The platform’s primary component, the 1-Port OC-768c/STM-256c Tunable WDMPOS Interface Module (HKFO6244), provides up to 40-Gbit/sec data throughput across existing 10-Gbit/sec DWDM systems.
“We introduced a 40-gig OC-768c interface on the router last year, which was basically a packet-over-SONET interface,” notes Ahuja. “What we’ve done is actually taken that packet layer or Layer 3 interface and attached to it a specialized transponder technology [that] allows us to carry that 40 gigabits of data traffic over a standard 10-Gbit/sec transmission link, [employing] some proprietary modulation schemes in the optical domain.”
The platform’s second component, the 4-Port 10GE Tunable WDMPHY Interface Module (HKFO6244), supports G.709 Generic Forward Error Correction (GFEC) technology as well as “router-to-router” operations, administration, maintenance, and provisioning (OAMP) capabilities. Ahuja says the four-port 10-Gigabit Ethernet module’s “WDMPHY” interface is “essentially Ethernet, but [provides] SONET or SDH-like performance management…at Ethernet price points.”
The company claims the modules’ integrated FEC capabilities can provide up to a 5x increase in network reach, while facilitating up to a 50% reduction in optics. Both interfaces are compatible with the company’s ONS 15454 Multiservice Transport Platform (MSTP), as well as interoperable with third-party DWDM systems.
One of the platform’s more salient features, according to the company, is “control plane integration” via GMPLS segmentation. “By using our segmented GMPLS [S-GMPLS] approach, we’re able to provide segregation of management and make GMPLS realizable inside the service provider’s operational environment,” explains Ahuja. “Within the router, we actually create multi-instances of routing-one half of the routing instance belongs to the optical domain, and the other half of the routing instance belongs to the IP domain.”
The company says its S-GMPLS technology leverages the power of GMPLS IP control protocols for autoconfiguration of wavelengths, while keeping the topology of the routing domain isolated from the topology of the DWDM domains, providing a way to deploy GMPLS while respecting providers’ organizational boundaries. The IPoDWDM platform also interoperates with the company’s ROADM-based products and transponders.
The company says the platform’s high level of integration provides a flexible operating model to enable separate management of IP and DWDM equipment by separate operating groups. Such integration, according to the company, also enables providers to migrate from manual provisioning processes to a “dynamic service activation provisioning process.”

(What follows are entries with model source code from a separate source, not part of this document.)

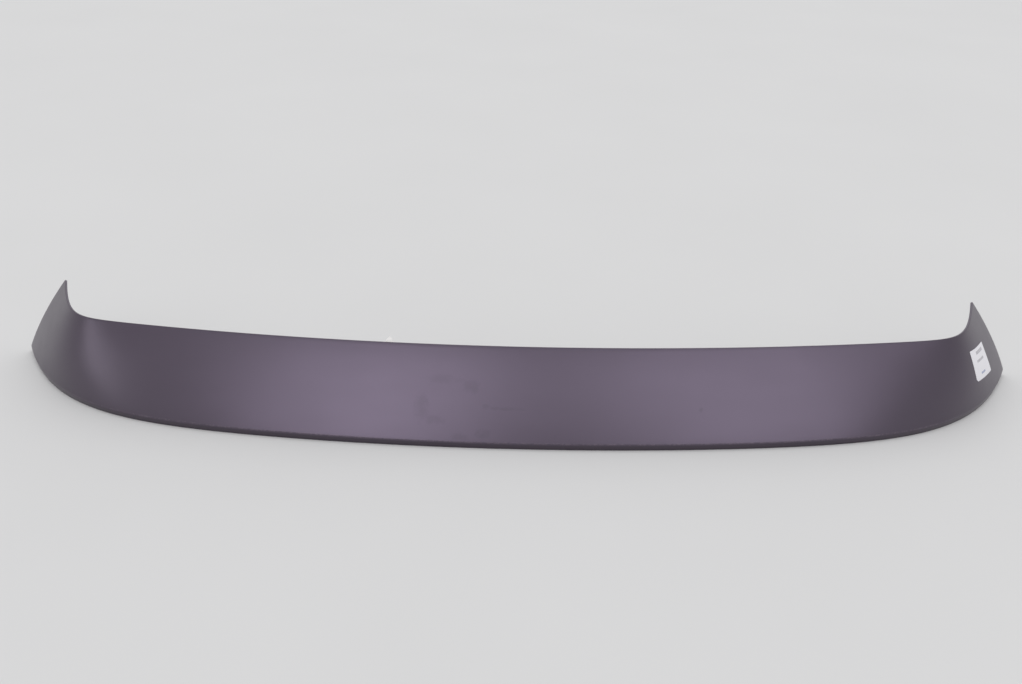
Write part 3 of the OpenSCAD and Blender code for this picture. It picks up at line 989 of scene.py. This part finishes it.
def push_clip():
    """Head, neck and dished collar, then a stem with soft barbs and a blunt tip."""
    collar = CLIP_HEAD_T + CLIP_FLOOR_T + 2 * CLIP_GAP
    stem = collar + CLIP_COLLAR_T
    pitch = CLIP_STEM_LEN / (CLIP_BARBS + 1)
    rim = CLIP_ROUND
    line = [(CLIP_HEAD_R - CLIP_DISH, 0)]
    line += arc((CLIP_HEAD_R - rim, rim), rim, -90, 0, EDGE_STEPS)
    line += arc((CLIP_HEAD_R - rim, CLIP_HEAD_T - rim), rim, 0, 90, EDGE_STEPS)
    line += [(CLIP_STEM_R, CLIP_HEAD_T), (CLIP_STEM_R, collar)]
    line += [(CLIP_COLLAR_R - CLIP_DISH + rim, collar)]
    line += arc((CLIP_COLLAR_R - rim, collar + CLIP_COLLAR_T / 3), rim, -60, 60, EDGE_STEPS)
    line += [(CLIP_COLLAR_R - CLIP_DISH, stem), (CLIP_STEM_R, stem)]
    for i in range(1, CLIP_BARBS + 1):
        root = stem + (i - 0.5) * pitch
        line += [(CLIP_STEM_R - rim, root - rim), (CLIP_BARB_R - rim, root - BARB_LEAN),
                 (CLIP_BARB_R, root), (CLIP_BARB_R - rim / 3, root + rim),
                 (CLIP_STEM_R - rim / 2, root + pitch * BARB_SHARE)]
    end = stem + CLIP_STEM_LEN
    line += [(CLIP_STEM_R - rim, end - pitch)]
    line += [(CLIP_STEM_R * share, end - left) for share, left in CLIP_TIP]
    return turned("clip", 0, 0, line, CLIP_STEPS)


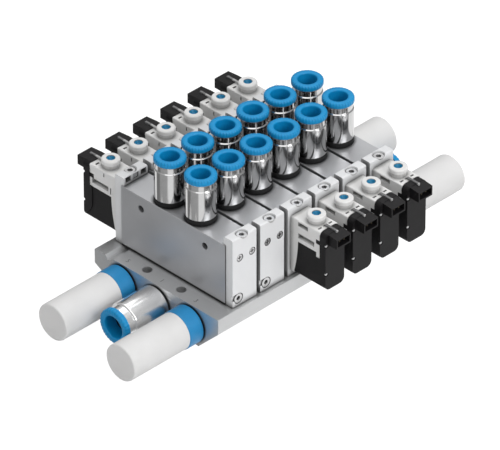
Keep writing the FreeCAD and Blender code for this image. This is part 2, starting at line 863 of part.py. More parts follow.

Ahuja contends that “all this put together means a tremendous amount of capex and opex savings for the operators, along with the ability to address the growing need to increase network traffic at the lowest possible incremental cost.”
Trelliage’s Mielke concurs, saying the platform’s main benefit is that it allows service providers to focus solely on segmenting different kinds of network traffic, such as consumer versus enterprise, or voice and video versus data.
“If you can segment this stuff, then you can apply things like quality of service, service availability, reliability, service level agreements, etc.,” concludes Mielke. “That gives service providers a lot of flexibility, not only in the way they manage services, but in how they charge people. A lot of the carriers’ transport groups and IP groups are different, but the way [Cisco] has put together the management systems and the way the CRS-1 works, it still allows those two groups to manage ‘their piece,’ without any political conflict.”